La Línea de la Concepción es tan europea como Oslo. Pero es cierto que las elecciones al parlamento comunitario introducen en la vida política española un orden nórdico que provoca que nuestras estanterías (de propietarios más bien caóticos) hagan honor a la nacionalidad de la tienda en la que fueron compradas.
Su llegada puntual cada año acabado en 4 y en 9 permite observar con precisión nuestro devenir lustro a lustro. Qué estabilidad, heredera del turnismo decimonónico, se aprecia entre 1989 y 2009. Qué vértigo, en cambio, entre 2014 y nuestros días.
A lo largo de estas semanas estamos asistiendo al décimo aniversario de varios hitos importantes. Puede decirse que todo empezó algunos meses antes, con la muerte de Adolfo Suárez esa primavera. El óbito llegó en un momento de cierto simbolismo. Cundía la sensación de que la España que él ahormó cuarenta años antes tenía entonces la misma consistencia que la cadera del monarca que algunos definieron como "motor" de ese cambio.
El 24 de mayo, el Real Madrid gana la décima Copa de Europa. Al día siguiente se celebran las elecciones europeas. La autoridad no da parte hasta que el escrutinio no roza el 80%. Frotamiento de ojos ante el ordenador.
Podemos, la plataforma impulsada por el profesor de Políticas Pablo Iglesias Turrión, al que sólo el CIS había pronosticado representación con un único escaño, obtiene cinco asientos. Ciudadanos, la formación que ha salido escaldada de todos sus coqueteos estatales en paralelo a su presencia en Cataluña, tiene dos eurodiputados.
Ambas propuestas han quedado por debajo de los referentes más previsibles de su espectro ideológico –Izquierda Unida y UPyD, respectivamente-, pero el impacto es tan enorme que quedarían indeleblemente asociadas a la marca "nueva política", que imperaría en la catarata de comicios que habrían de celebrarse.
Además, aquellas elecciones fueron también el estreno de Vox, un partido surgido a la derecha del PP que, paradójicamente, se vio lastrado por el distrito único de las europeas, por lo general beneficioso para las formaciones pequeñas. Su momento llegaría después de cuatro años de "travesía del desierto".
Todo esto se llevó por delante a Alfredo Pérez Rubalcaba e impulsó el proceso de abdicación de Juan Carlos I en su hijo Felipe.

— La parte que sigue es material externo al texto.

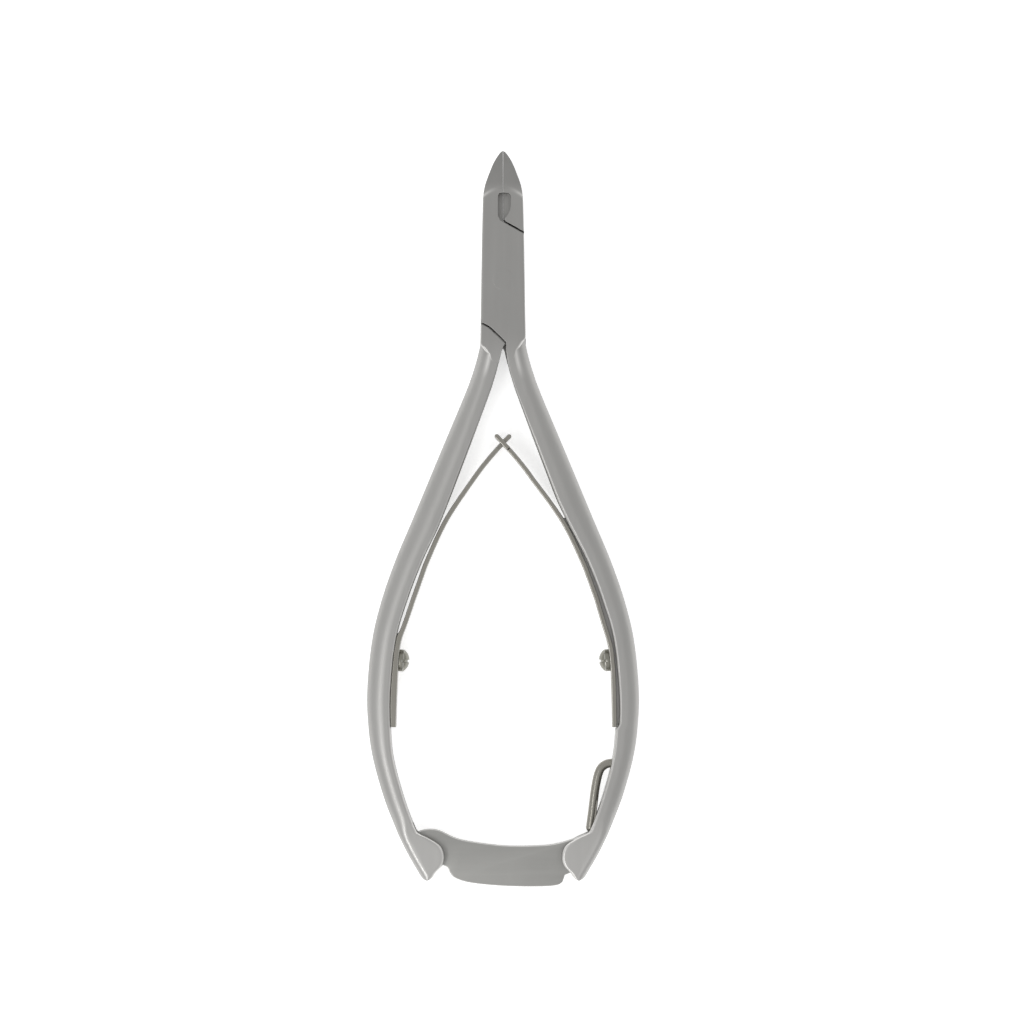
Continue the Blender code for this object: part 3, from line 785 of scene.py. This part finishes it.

Un análisis superficial podría llevarnos a pensar que los efectos de aquel huracán pasaron hace tiempo. Que las aguas volvieron más o menos a su cauce. Bueno.
Es verdad que del empuje de aquellos partidos hoy sólo quedan unos rescoldos. El último en llegar es, curiosamente, el que más éxito ha demostrado construyendo una base sentimental de votantes que mantenga un suelo más consistente que el de sus predecesores.
Ojo: las elecciones gallegas y catalanas, así como las encuestas de cara al 9-J, demuestran que, aunque en dosis mucho menores, al elector no se le han terminado las ganas de hacer experimentos.
No: la España de hoy no se parece demasiado a la de hace un decenio. Por desgracia, no tiene nada que ver con las ansias de regeneración democrática que recorrían entonces nuestra sociedad de manera transversal. Hoy están más satisfechos los que querían derrumbar el edificio constitucional que aquellos que, simplemente, clamaban que lo necesario era una manita de pintura.
El terremoto de 2014 llevó a Pedro Sánchez a la secretaría general del PSOE. (Justo hoy cumple seis años viviendo en La Moncloa. Más tiempo ya que todos los gobiernos de UCD). Nadie ha sabido interpretar mejor la nueva realidad en su propio beneficio. Casi todos los hitos posteriores han tenido una actitud suya como detonante.
Puede que pretender que el PP se anticipara a todo este panorama sea pedir demasiado a un partido conservador. Pero no haber terminado de reenfocarse transcurridos diez años es, quizá, una espera un poco larga.
El próximo domingo hay elecciones europeas. El Real Madrid ganó anteanoche su decimoquinta Copa de Europa.